Autobiographies
Alfred Corn. Viking Books, $19 (128pp) ISBN 978-0-670-84602-3
Corn ( Incarnation ) writes fluent, civilized, unfailingly well-versed verse. The major feature of his latest collection is ``1992,'' a long poem in 20 sections, all but the last of which juxtapose an autobiographical reminiscence of American travel--often seen in the light of some fledgling or faltering love affair--with a sketch of an imagined stranger whose life and the author's might then have intersected, but did not. This poem, Corn suggests, is made in the spirit of a Calder mobile.

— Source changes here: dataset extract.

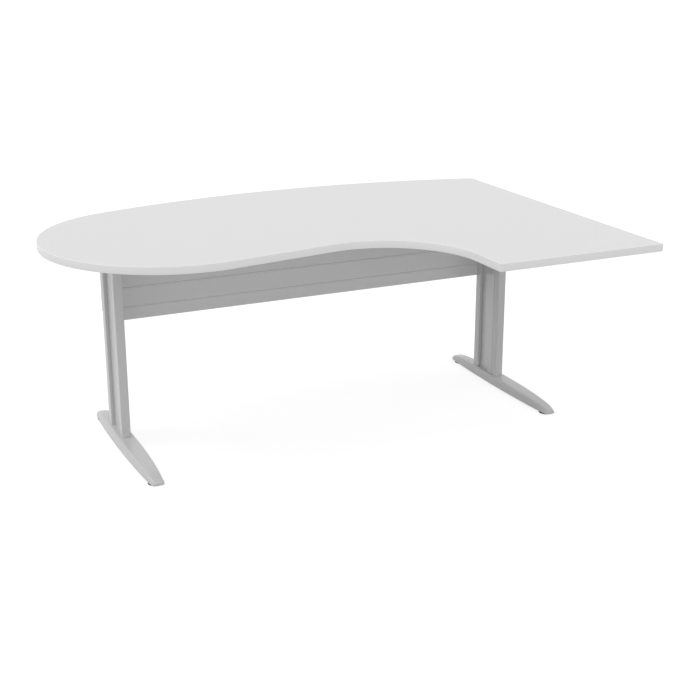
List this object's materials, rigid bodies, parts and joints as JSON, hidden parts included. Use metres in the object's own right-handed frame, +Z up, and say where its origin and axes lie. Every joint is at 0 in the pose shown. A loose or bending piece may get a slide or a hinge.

It meditates on the unpredictable interplay of self and others--people, places, lives, possibilities--and also has something to do with the exploratory, erratically democratic character of American experience in this, the 500th year since Columbus's arrival in the Americas. How is the obscure burden of the past reflected in the present? Who are we? In considering such questions, Corn's poem is certainly ambitious, but also calculating. His imagined strangers prove for the most part unmemorable American types, and the poem's formal open-endedness can degenerate into gimmickry: the final section is composed of short entries like class notes that catch us up on the characters but break off in mid-sentence. Finally, for all Corn's concern for the limits of identity, there is an unmistakable tone of self-satisfaction in much of what he writes. (Dec.)